I want to come back to Craig’s comments to the three photos I forwarded.
I agree of course that these photos are not of great photographical quality. At least two of them are snapshots, but all are, in my view, extremely expressive. They are not representing beautiful attractive people (at least we cannot see them clear enough to know) but they represent figures of street life in big cities like Paris that carry with them the history and soul of the city. Especially the blurred blue picture is a typical figure you see searching for intellectual nutrition in the bookstands along the Seine river and who I here found in the rain with wet feet waiting to cross the street at Port Royal.
As concerns the picture of the bridge, I might have fallen in the trap of seeing the Pont Neuf, the oldest and most romantic bridge in Paris, as I see it, without bothering about communicating the impressions. I will rework it. It is, as far I can see a question of contrast and more saturated colours. The material is there (RAW).

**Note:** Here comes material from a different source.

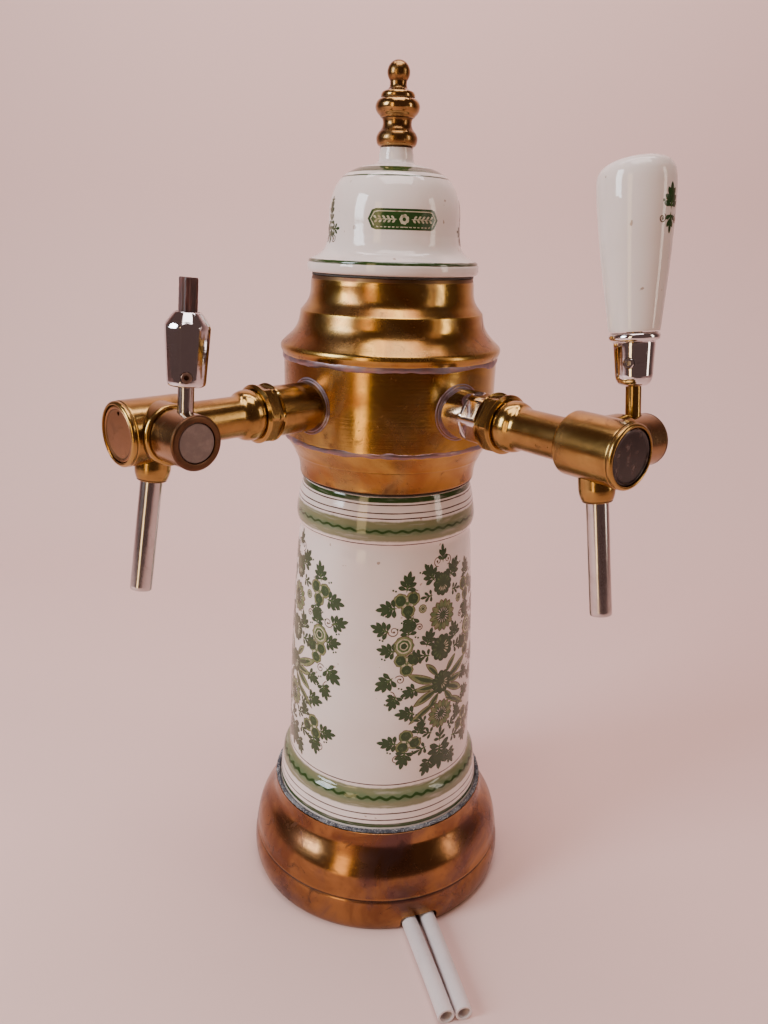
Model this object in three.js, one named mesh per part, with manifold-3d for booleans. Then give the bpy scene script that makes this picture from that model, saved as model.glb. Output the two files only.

The first of the three is also in my view the most photogenic scene. The person (it is a women running home with croissants for Sunday morning breakfast) is working fast in the rain and she is, in my view, in the exact perfect place in he scene with one foot on the back stones that make us enter the picture. The wet stone at the foreground highlights the cold atmosphere of much modern town planning illustrated by the grand bow of the exposition hall in the centre. The women has certainly her reasons to run !
All that is of course fully subjective but I hope that my way of telling the story is relevant for others. Craig that you find inspiration for going further and working on the photos I see as a complement.